- _Requirements_:
Check every line of the material below for "from". Give the number of lines that have it, and only that.

- _Data excerpt_:

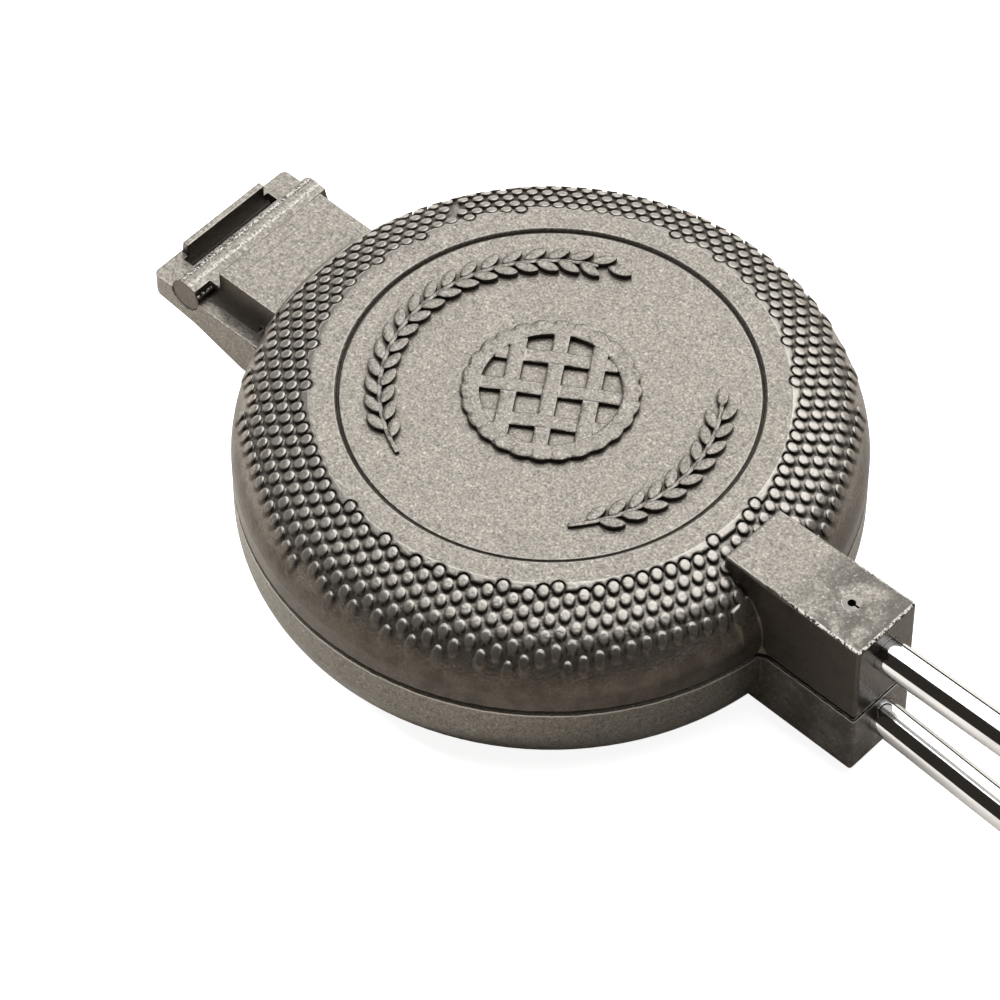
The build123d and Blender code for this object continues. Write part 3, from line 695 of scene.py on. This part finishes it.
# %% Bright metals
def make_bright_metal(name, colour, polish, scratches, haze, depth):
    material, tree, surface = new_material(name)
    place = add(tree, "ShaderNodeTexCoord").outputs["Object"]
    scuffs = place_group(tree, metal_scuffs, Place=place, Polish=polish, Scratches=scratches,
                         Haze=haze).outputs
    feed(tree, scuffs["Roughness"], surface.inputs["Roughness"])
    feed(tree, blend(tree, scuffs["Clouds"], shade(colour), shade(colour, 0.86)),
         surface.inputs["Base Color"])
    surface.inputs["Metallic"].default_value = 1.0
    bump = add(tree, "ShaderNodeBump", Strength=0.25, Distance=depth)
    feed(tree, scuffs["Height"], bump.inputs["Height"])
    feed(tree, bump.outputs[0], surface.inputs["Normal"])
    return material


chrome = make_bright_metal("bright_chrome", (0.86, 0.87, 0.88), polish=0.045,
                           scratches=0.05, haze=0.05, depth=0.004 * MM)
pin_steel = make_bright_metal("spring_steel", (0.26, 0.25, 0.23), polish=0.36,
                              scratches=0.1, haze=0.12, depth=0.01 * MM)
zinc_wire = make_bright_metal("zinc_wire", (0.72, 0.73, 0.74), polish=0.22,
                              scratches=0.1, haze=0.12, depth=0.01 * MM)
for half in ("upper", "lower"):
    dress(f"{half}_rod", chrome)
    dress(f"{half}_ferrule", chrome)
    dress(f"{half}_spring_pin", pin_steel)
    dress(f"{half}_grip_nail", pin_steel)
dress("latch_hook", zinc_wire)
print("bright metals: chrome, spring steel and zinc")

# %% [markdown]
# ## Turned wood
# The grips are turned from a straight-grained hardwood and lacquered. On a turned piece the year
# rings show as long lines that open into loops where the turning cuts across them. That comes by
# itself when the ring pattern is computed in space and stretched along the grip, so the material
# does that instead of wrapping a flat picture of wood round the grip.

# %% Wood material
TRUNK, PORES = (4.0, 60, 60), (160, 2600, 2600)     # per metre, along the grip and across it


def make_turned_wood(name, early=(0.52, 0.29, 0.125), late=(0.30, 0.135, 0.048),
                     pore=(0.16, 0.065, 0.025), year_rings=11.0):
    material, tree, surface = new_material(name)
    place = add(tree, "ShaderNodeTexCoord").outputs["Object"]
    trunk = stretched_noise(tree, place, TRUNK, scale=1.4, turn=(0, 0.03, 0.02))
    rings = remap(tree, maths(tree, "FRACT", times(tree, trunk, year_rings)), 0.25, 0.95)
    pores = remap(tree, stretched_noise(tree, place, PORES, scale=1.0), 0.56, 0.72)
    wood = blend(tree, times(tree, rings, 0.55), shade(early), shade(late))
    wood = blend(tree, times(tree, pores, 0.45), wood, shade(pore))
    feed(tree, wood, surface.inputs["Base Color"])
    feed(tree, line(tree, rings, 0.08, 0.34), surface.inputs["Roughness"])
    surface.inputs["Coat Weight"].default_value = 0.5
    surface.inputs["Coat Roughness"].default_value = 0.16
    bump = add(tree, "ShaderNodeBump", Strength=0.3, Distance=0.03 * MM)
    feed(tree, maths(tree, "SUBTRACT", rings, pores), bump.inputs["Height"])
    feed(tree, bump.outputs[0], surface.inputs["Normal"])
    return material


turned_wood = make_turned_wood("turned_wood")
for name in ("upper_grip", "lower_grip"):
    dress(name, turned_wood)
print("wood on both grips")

- _Task result_:
2